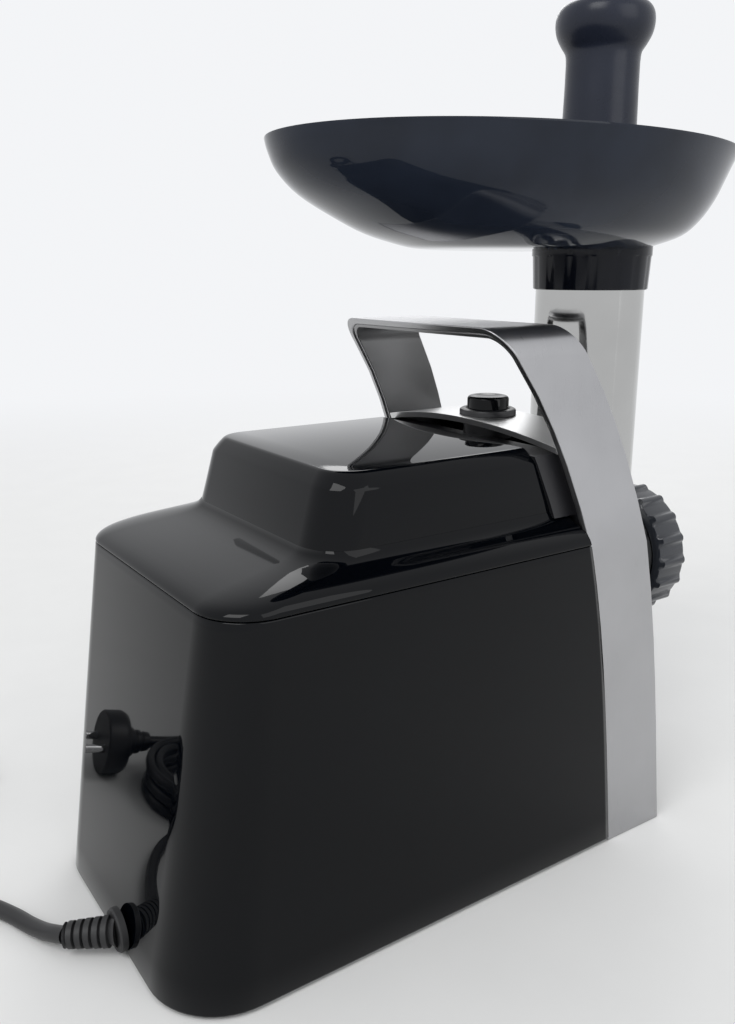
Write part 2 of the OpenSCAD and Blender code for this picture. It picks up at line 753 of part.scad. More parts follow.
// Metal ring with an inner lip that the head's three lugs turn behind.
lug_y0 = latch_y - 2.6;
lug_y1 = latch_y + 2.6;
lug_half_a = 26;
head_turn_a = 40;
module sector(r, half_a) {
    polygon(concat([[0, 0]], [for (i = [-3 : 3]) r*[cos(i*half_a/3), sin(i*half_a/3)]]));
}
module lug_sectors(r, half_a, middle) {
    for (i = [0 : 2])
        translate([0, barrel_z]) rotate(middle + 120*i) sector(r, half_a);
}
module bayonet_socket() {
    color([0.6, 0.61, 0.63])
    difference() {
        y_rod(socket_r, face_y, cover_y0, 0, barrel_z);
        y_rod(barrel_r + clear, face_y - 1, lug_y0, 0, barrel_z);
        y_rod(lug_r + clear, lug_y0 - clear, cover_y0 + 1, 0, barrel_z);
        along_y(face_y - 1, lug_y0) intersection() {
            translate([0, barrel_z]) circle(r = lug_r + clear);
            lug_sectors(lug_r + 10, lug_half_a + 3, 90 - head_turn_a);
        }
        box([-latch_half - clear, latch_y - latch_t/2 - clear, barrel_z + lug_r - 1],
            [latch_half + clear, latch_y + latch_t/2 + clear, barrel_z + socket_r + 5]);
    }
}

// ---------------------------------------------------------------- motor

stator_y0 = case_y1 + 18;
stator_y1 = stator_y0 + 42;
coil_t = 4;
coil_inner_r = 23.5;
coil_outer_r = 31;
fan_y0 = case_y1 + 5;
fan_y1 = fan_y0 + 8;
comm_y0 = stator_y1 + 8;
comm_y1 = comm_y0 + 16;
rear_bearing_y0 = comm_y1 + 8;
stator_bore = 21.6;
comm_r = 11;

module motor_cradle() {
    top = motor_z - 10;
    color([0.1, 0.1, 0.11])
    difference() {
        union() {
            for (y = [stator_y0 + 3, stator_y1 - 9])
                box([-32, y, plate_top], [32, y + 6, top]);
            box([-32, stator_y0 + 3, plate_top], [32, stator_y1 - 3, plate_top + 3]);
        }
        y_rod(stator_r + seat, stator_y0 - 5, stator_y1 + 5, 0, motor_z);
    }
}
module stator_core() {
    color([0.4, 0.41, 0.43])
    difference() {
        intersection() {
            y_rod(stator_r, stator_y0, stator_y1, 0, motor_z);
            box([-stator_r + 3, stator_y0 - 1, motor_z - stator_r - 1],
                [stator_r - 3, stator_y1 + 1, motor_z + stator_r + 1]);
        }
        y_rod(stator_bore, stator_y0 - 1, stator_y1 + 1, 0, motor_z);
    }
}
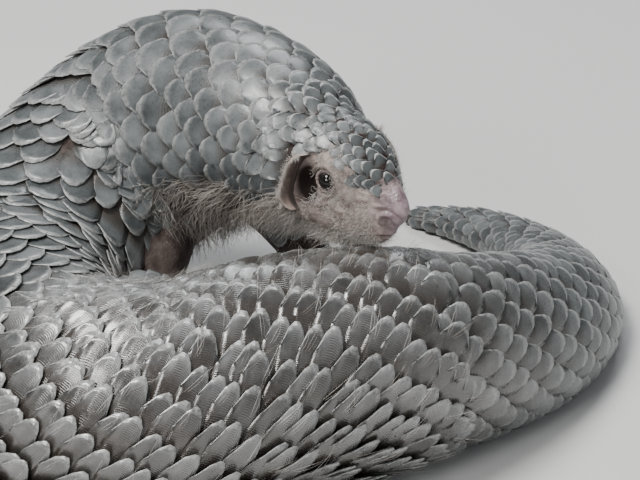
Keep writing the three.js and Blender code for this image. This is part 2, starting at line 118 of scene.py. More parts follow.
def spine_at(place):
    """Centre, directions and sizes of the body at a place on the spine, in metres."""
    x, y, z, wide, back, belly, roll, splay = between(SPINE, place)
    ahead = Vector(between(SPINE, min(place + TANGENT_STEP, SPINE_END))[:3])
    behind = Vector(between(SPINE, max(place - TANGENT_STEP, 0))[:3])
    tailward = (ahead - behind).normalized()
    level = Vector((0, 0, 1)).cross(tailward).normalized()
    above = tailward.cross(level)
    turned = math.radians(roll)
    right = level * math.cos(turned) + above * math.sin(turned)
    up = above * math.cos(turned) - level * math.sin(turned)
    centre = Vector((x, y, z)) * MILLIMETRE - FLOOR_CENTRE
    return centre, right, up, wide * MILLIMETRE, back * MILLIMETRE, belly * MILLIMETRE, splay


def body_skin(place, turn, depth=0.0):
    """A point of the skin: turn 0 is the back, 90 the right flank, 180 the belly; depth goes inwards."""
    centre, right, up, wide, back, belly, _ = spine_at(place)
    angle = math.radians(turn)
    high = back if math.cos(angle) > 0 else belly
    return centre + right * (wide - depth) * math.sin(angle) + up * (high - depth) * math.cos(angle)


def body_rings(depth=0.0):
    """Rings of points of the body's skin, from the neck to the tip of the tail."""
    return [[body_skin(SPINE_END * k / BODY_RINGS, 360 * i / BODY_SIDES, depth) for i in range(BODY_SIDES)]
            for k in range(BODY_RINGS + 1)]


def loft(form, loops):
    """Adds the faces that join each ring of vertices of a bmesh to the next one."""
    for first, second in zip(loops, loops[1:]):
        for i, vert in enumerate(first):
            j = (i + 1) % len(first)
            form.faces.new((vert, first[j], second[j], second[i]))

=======

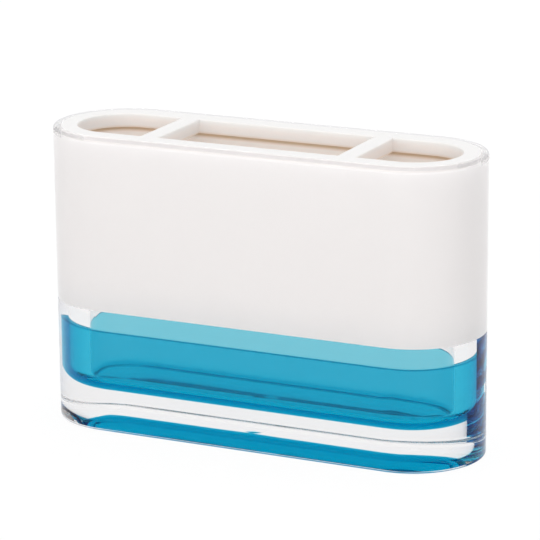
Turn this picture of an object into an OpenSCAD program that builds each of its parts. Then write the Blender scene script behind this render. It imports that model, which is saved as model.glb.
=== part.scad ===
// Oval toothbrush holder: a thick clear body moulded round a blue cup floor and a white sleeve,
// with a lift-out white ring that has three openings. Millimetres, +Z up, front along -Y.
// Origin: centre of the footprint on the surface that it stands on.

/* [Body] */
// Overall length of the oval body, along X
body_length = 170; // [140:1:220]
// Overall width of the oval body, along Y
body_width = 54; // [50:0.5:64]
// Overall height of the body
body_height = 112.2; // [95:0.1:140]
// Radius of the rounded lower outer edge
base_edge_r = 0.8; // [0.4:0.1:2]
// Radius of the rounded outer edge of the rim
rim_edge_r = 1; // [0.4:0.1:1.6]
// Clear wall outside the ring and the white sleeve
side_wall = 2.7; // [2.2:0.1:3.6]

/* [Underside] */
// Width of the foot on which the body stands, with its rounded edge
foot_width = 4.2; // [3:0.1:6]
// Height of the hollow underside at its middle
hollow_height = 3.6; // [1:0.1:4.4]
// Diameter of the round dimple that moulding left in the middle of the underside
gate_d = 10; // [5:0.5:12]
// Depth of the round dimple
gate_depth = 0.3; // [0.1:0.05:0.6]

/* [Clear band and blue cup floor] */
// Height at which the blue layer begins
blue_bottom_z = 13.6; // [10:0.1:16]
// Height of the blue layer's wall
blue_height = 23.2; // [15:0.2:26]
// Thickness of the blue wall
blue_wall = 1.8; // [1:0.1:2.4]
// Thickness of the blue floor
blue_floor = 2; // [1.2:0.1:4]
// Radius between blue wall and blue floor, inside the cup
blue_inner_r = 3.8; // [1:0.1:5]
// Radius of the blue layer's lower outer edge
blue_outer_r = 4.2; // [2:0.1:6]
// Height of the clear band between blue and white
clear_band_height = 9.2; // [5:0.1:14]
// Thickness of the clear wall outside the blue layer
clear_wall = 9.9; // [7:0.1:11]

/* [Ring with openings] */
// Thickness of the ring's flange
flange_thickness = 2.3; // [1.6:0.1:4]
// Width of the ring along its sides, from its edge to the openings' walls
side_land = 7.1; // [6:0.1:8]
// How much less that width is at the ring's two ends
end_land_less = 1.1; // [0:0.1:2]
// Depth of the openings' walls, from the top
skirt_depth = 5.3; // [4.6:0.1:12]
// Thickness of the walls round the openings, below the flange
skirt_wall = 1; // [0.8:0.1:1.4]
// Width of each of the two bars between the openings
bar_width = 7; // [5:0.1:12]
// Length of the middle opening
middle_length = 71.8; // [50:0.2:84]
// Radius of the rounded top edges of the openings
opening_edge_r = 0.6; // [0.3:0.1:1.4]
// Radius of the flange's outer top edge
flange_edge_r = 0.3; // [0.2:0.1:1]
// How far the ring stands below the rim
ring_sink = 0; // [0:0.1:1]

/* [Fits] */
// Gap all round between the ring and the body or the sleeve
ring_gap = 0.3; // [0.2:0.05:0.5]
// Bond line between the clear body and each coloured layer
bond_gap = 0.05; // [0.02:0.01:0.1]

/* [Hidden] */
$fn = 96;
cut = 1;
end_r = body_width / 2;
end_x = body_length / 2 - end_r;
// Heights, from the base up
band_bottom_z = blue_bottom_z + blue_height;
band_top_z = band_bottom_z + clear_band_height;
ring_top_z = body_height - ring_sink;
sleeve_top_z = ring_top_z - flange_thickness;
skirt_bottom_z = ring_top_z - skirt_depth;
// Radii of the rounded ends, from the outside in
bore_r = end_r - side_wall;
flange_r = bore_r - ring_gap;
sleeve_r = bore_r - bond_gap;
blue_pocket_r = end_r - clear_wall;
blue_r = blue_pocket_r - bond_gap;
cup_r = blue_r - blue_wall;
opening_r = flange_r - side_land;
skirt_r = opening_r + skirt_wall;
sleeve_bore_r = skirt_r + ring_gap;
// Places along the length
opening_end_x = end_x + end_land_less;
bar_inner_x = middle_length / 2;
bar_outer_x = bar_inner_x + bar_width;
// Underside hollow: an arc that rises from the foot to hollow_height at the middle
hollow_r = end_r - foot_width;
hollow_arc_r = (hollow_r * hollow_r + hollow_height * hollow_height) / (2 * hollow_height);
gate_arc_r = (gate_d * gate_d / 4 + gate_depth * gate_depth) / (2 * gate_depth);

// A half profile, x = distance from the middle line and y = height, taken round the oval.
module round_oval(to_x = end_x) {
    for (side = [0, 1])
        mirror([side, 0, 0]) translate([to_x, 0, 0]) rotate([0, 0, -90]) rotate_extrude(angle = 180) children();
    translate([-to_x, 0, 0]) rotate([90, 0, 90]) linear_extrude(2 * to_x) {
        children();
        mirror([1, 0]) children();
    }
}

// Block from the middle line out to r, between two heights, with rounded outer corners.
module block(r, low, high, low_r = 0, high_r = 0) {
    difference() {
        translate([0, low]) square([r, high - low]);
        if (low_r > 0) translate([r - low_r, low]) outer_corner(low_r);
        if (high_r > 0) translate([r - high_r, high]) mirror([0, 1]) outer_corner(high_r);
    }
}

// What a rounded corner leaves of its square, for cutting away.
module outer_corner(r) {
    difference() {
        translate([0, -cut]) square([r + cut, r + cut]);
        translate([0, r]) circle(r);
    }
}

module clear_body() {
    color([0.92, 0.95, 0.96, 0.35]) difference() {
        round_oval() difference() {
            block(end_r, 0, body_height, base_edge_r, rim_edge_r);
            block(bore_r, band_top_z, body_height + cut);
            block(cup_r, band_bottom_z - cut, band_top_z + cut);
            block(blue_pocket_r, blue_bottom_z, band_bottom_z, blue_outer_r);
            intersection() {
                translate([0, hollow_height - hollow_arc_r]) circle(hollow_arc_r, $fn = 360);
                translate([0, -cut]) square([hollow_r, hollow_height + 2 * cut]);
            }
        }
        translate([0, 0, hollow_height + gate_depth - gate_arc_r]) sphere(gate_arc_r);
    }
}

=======

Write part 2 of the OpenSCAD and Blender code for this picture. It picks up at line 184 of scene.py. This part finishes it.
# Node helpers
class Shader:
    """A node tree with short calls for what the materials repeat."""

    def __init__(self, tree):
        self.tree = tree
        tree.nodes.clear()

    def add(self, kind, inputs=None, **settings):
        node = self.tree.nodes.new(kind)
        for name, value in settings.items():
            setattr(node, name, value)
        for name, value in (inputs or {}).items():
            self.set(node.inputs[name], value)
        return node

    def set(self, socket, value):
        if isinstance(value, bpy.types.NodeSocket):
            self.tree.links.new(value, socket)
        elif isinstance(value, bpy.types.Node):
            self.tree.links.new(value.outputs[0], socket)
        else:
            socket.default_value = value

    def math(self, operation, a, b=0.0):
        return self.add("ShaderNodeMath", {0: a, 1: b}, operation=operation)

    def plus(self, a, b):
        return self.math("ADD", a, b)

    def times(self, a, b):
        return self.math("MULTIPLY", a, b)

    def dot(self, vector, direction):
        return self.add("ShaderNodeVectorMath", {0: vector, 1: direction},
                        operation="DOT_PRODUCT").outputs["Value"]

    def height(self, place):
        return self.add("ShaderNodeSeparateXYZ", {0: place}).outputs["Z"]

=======

| Set task |
Quote the lines that begin at the line containing "part.scad. More parts follow." and end at the line containing "comm_r = 11;", keeping both of those lines.

| Right answer |
Write part 2 of the OpenSCAD and Blender code for this picture. It picks up at line 753 of part.scad. More parts follow.
// Metal ring with an inner lip that the head's three lugs turn behind.
lug_y0 = latch_y - 2.6;
lug_y1 = latch_y + 2.6;
lug_half_a = 26;
head_turn_a = 40;
module sector(r, half_a) {
    polygon(concat([[0, 0]], [for (i = [-3 : 3]) r*[cos(i*half_a/3), sin(i*half_a/3)]]));
}
module lug_sectors(r, half_a, middle) {
    for (i = [0 : 2])
        translate([0, barrel_z]) rotate(middle + 120*i) sector(r, half_a);
}
module bayonet_socket() {
    color([0.6, 0.61, 0.63])
    difference() {
        y_rod(socket_r, face_y, cover_y0, 0, barrel_z);
        y_rod(barrel_r + clear, face_y - 1, lug_y0, 0, barrel_z);
        y_rod(lug_r + clear, lug_y0 - clear, cover_y0 + 1, 0, barrel_z);
        along_y(face_y - 1, lug_y0) intersection() {
            translate([0, barrel_z]) circle(r = lug_r + clear);
            lug_sectors(lug_r + 10, lug_half_a + 3, 90 - head_turn_a);
        }
        box([-latch_half - clear, latch_y - latch_t/2 - clear, barrel_z + lug_r - 1],
            [latch_half + clear, latch_y + latch_t/2 + clear, barrel_z + socket_r + 5]);
    }
}

// ---------------------------------------------------------------- motor

stator_y0 = case_y1 + 18;
stator_y1 = stator_y0 + 42;
coil_t = 4;
coil_inner_r = 23.5;
coil_outer_r = 31;
fan_y0 = case_y1 + 5;
fan_y1 = fan_y0 + 8;
comm_y0 = stator_y1 + 8;
comm_y1 = comm_y0 + 16;
rear_bearing_y0 = comm_y1 + 8;
stator_bore = 21.6;
comm_r = 11;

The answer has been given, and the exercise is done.